AMY WILLIAMS, 38,
never imagined she'd end up a single mother of two paying alimony to an ex-husband. Yet that's exactly where the media executive found herself when her 10-year marriage dissolved in 2004.
During the early years of the relationship, Williams (whose name we changed due to privacy concerns) supported her husband while he completed his Ph.D. in history. The assumption, she says, was that he would find a job in academia. That day never arrived. He was unable to find work, but also didn't want to be the primary caregiver for their kids. So Williams paid for child care.
When the two decided to part ways, it quickly became clear that Williams wouldn't be able to simply walk away. Why? According to family law, Williams was the primary breadwinner and her husband was viewed as a dependant spouse who needed help getting back on his feet. With the help of a mediator, the couple reached a financial agreement: In addition to splitting their assets, Williams agreed to give her ex-spouse $15,000 for a car and pay $14,000 in financial support spread out over 14 months.

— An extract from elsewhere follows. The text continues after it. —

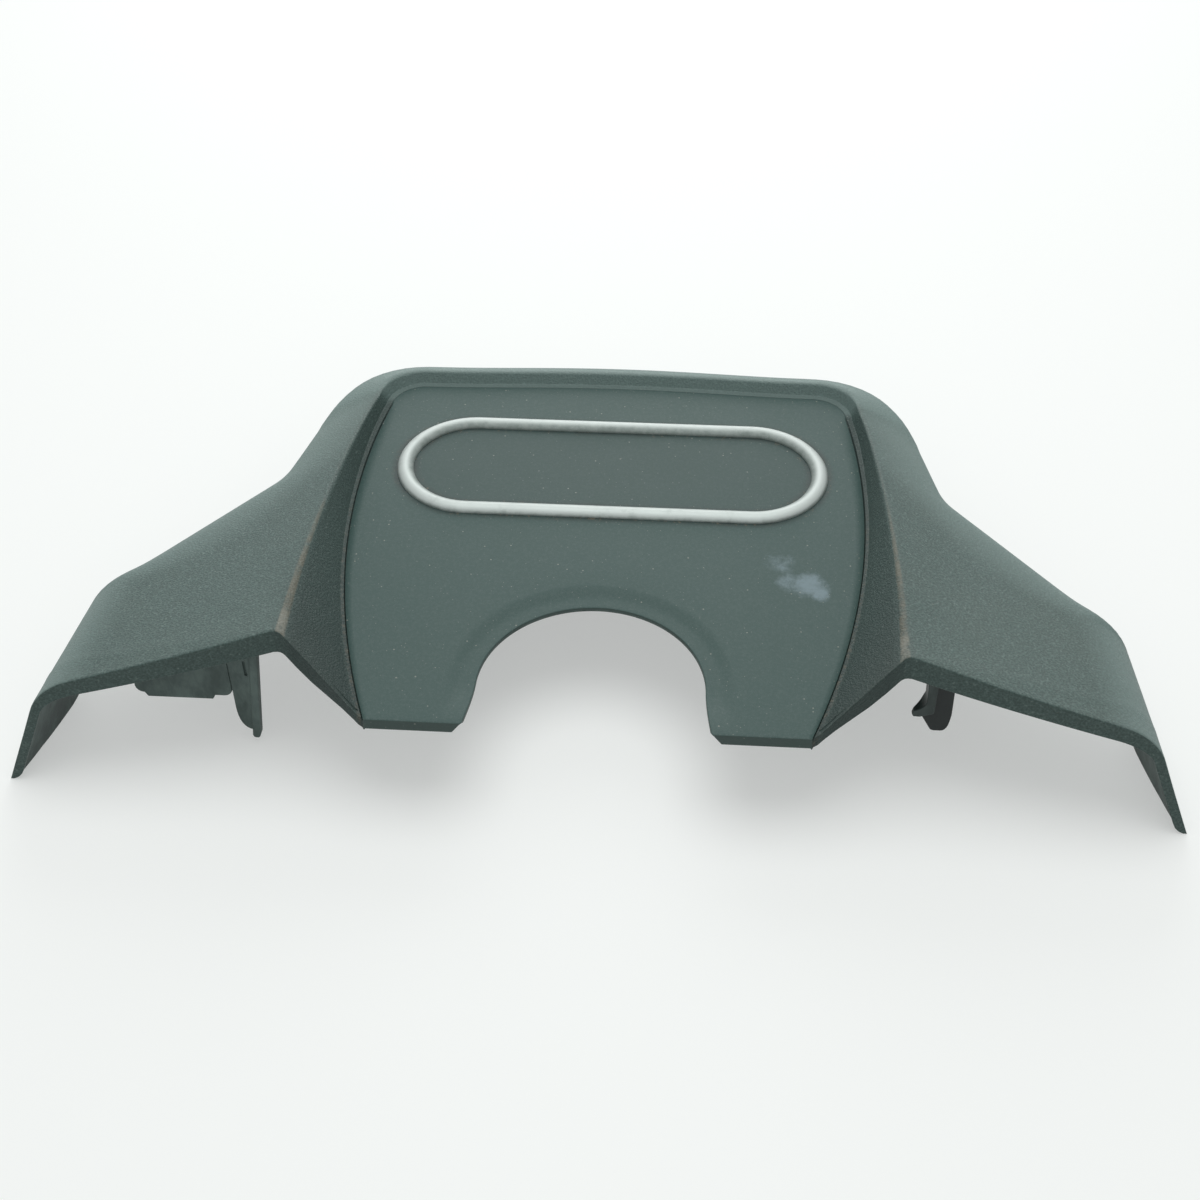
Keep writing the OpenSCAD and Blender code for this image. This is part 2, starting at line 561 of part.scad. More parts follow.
module cover_shell() color("#4b5150") translate([0, -mid_y, 0]) {
    difference() {
        skin();
        ring_bed();
    }
    panel_ribs();
    for (side = [-1, 1]) {
        wing_rib(side, wing_rib_front, bend_x - rib_t);
        wing_rib(side, wing_rib_back, back_edge_x(wing_rib_back) - 2 * rib_h);
    }
    for (x = [-rear_x, rear_x]) seat(x, rear_y, 0, seat_room);
    seat(-front_x, front_y, front_z, front_room, seat_run);
    blade();
    hook();
}
module panel_ribs() {
    for (x = [-rib_x, rib_x]) panel_rib([x, rib_y], [x, panel_d]);
    for (y = [cut_y + cut_r + 2 * lip_w + rib_gap, ring_y - rib_off, panel_d - rib_gap])
        panel_rib([-panel_x(y), y], [panel_x(y), y]);
}

// Half of the ring's section, with a crowned top
module ring_section() intersection() {
    rise = (ring_h + bed_d) * 0.6;
    crown_r = (ring_band * ring_band / 4 + rise * rise) / (2 * rise);
    translate([-ring_band / 2, 0]) square([ring_band, ring_h + bed_d]);
    translate([0, ring_h + bed_d - crown_r]) circle(r = crown_r, $fn = 96);
}
module trim_ring() color("silver") translate([0, -mid_y, 0]) at_ring() translate([0, 0, -bed_d]) {
    for (d = [-1, 1]) {
        translate([d * ring_half, 0, 0]) rotate([0, 0, -90 * d]) rotate_extrude(angle = 180, $fn = 96)
            translate([ring_r, 0]) ring_section();
        translate([-ring_half, d * ring_r, 0]) rotate([90, 0, 90])
            linear_extrude(2 * ring_half) ring_section();
    }
    for (q = pins) translate([q.x, q.y, -pin_l]) cylinder(d = pin_d, h = pin_l + ring_h / 2, $fn = 32);
}

module grommet(x, y, foot) color("#1b1c1d") translate([x, y - mid_y, foot + seat_up - flange_h]) {
    neck = flange_h + seat_t + seat_fit;
    difference() {
        union() {
            cylinder(d = grommet_d, h = flange_h - seat_fit, $fn = 64);
            cylinder(d = waist_d, h = grommet_h, $fn = 64);
            translate([0, 0, neck]) cylinder(d1 = grommet_d, d2 = waist_d, h = grommet_h - neck, $fn = 64);
        }
        translate([0, 0, -eps]) cylinder(d = socket_d, h = socket_h + eps, $fn = 48);
    }
}
module grommet_left_front() grommet(-front_x, front_y, front_z);
module grommet_left_rear() grommet(-rear_x, rear_y, 0);
module grommet_right_rear() grommet(rear_x, rear_y, 0);

cover_shell();
trim_ring();
grommet_left_front();
grommet_left_rear();
grommet_right_rear();
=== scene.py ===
from math import asin, atan, cos, pi, radians, sin, sqrt
from types import SimpleNamespace as Sizes

import bmesh
import bpy
import numpy as np
from mathutils import Matrix, Vector
from mathutils.geometry import tessellate_polygon


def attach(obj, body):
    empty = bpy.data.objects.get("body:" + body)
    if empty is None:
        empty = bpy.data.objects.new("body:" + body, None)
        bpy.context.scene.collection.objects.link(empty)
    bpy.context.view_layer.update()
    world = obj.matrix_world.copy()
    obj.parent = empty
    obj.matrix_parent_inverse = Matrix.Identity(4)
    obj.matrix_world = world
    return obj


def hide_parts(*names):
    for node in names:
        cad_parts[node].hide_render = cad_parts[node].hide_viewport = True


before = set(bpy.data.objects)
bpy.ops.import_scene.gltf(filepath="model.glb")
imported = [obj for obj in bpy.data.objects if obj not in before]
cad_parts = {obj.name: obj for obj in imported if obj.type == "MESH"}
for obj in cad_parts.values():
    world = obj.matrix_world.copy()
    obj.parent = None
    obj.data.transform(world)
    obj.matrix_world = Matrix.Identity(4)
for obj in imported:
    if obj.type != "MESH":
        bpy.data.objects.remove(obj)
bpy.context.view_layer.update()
mm = 0.001

# Sizes of the moulding, in millimetres, with y measured back from the front edge of the panel
cover = Sizes(
    panelWidth=258, footWidth=197, wideY=160, panelDepth=249, backWidth=246, cornerRadius=17, backBow=3.5,
    panelHeight=50.5, panelRise=0.0507,
    cutRadius=52, cutY=26, cutFlare=3, cutTurns=(50, 56, 90), lipWidth=8, lipStep=1.6, lipFlat=0.7,
    grooveWidth=1.2, grooveDepth=1, grooveFade=0.6, ledgeWidth=2.4, ledgeRise=0.3,
    kinkY=23.6, kinkHeight=79.2, rimHeight=69.5, slopeFront=27.8, slopeBack=3, slopeRun=30, slopePower=2,
    crestRadius=3, crestBack=5, rimWidth=8, rimFall=0.15, rimRadius=2.5, backWall=22,
    bendX=233, bendRadius=28, tipLean=67, tipTwist=0.26, leanMost=88, wingFall=0.24, wingBackFall=0.1125,
    flankFall=0.52, flankPower=0.7, valley=2, edgeRoll=2, rollWidth=18, paleWidth=62, foldBefore=12,
    foldWidth=24, tipRun=46, notchX=171.5, notchY=173.5, hipX=163.5, hipY=217, backX=240, backY=90.5,
    bandIn=13, bandOut=9, bandEnd=5, bandFoot=6, bandSteep=1.25, bandLeast=0.3, footCut=4.5, footRun=3,
    wingEdge=3, tipEdge=1.2, wall=2.6, frontY=-1, middleY=132.55)

# Places along one side, from 0 at its front to 1 where the back corner starts. It ends at 2, the back at 3
along = Sizes(
    flareEnd=0.15, tip=0.25, curve=0.38, corner=0.52, straight=0.77, notch=0.87, curveRun=0.2,
    cornerShare=0.2, edgeFrom=0.4, edgeRun=0.15, wallFrom=0.9, wallRun=1.2, grooveRun=0.2)

# How finely the skin is drawn, and how far edges are rounded
mesh = Sizes(
    sideLines=76, cornerLines=14, backLines=12, firstStation=0.018, innerWing=12, outerWing=30,
    innerShare=0.42, crestGap=1.15, crestShare=0.4, edgeGap=2.4, edgeShare=0.3, rimShare=0.02,
    bandSteps=(0, 0.14, 0.5, 0.82), cornerSteps=4, topRound=1.4, edgeRound=1.3, rimRound=0.55,
    insideRound=0.6, footRound=0.9, room=0.45, crestRoom=0.85, leastEven=0.55, bevel=0.35, ribBevel=0.3,
    slotBevel=0.25, hookBevel=0.4, bevelSteps=2, hardAngle=0.5)


# Curves of the moulding

def lerp(a, b, t):
    return a + (b - a) * t


def between(s, a, b):
    return (s - a) / (b - a)


def clamp(t):
    return min(1.0, max(0.0, t))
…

"My feeling was that I worked hard while he was trying to figure out a career," says Williams. "I was penalized for that during the marriage and then after it ended."
You don't have to be as successful as Britney Spears or Reese Witherspoon to fear getting sued for alimony. Like Williams, more and more women today are obligated to pay their ex-spouses some form of financial support, says celebrity divorce attorney Raoul Felder. While there are no official statistics on this trend, wives are the primary breadwinners in one-third of all marriages, according to the Bureau of Labor Statistics, leaving them at risk of paying maintenance should the union fail. "Call it the dark side of the liberation coin," says Felder.
While state laws vary, most couples can expect to split marital assets earned during the marriage. Here's some advice for keeping the rest of your money safe:
Keep Premarital Assets Separate
Protect Your Inheritance
Ask for a Prenup
Watch the Clock
Help Your Spouse Find a Job
Historically, it was men who were obligated to pay alimony based on the assumption that women couldn't support themselves, says Alan Feigenbaum, co-author of "The Complete Guide to Protecting Your Financial Security When Getting a Divorce." This was indeed the case back in the 1950s and 1960s when most wives were homemakers and cared for the children. In the '70s, however, society and divorce laws shifted. Women entered the work force in larger numbers and family laws regarding marital support were made gender neutral. What hasn't significantly changed, however, is that women are the primary caregivers of the children. So not only are these wives supporting their husbands, they're also caring for the kids.
Today, both men and women are equally eligible for some form of alimony if one is dependent on the other for financial support, regardless of who takes care of the kids. But here's some good news for women who hold the purse strings: The days when judges would easily grant long-term support are over, says Feigenbaum especially for marriages that last fewer than 10 years. While every state differs, typically the dependent spouse is granted temporary maintenance based on the length of the marriage or what's called "rehabilitative support" until he can get back on his feet. During this time the underemployed spouse may go back to school for another degree or get career training to update outdated skills.
In Williams's case, she desperately wanted her husband to find a job. But the law favors the status quo. In other words, since Williams allowed her husband to stay home while they were together, she was obligated to continue to support him until he could pay his own bills. "[This situation] is not much different than when a woman says she gave up her career for the kids but has a full-time nanny" says Daniel Clement, a New York-based divorce attorney.
Despite gender-neutral laws, women do have at least one thing in their favor. Even when the law says dependent husbands are entitled to financial support, some attorneys say they have seen a stigma facing those who ask for support.
"When judges see a man asking for alimony they think 'what's wrong with you,'" says Sandra Morgan Little, past chair of the American Bar Association Family Law Section.
Some men say they feel the stigma, as well. When John Bailey, a 31-year-old graduate student (who also asked that we change his name), got divorced he chose to walk away with nothing. He didn't even take the 50% of the marital assets he was entitled to. He felt the assets were his wife's property since she earned them while he studied. "[At the time] I had no income," he says. "It was bad. But I didn't want to be that guy who was getting [alimony] from his ex-wife."
Not all women will get off so easily. Nor should they, lawyers argue. If women want equality in the work force, they will also have to take on the responsibilities attached to a higher salary, says Little. In cases of divorce, that responsibility is paying alimony.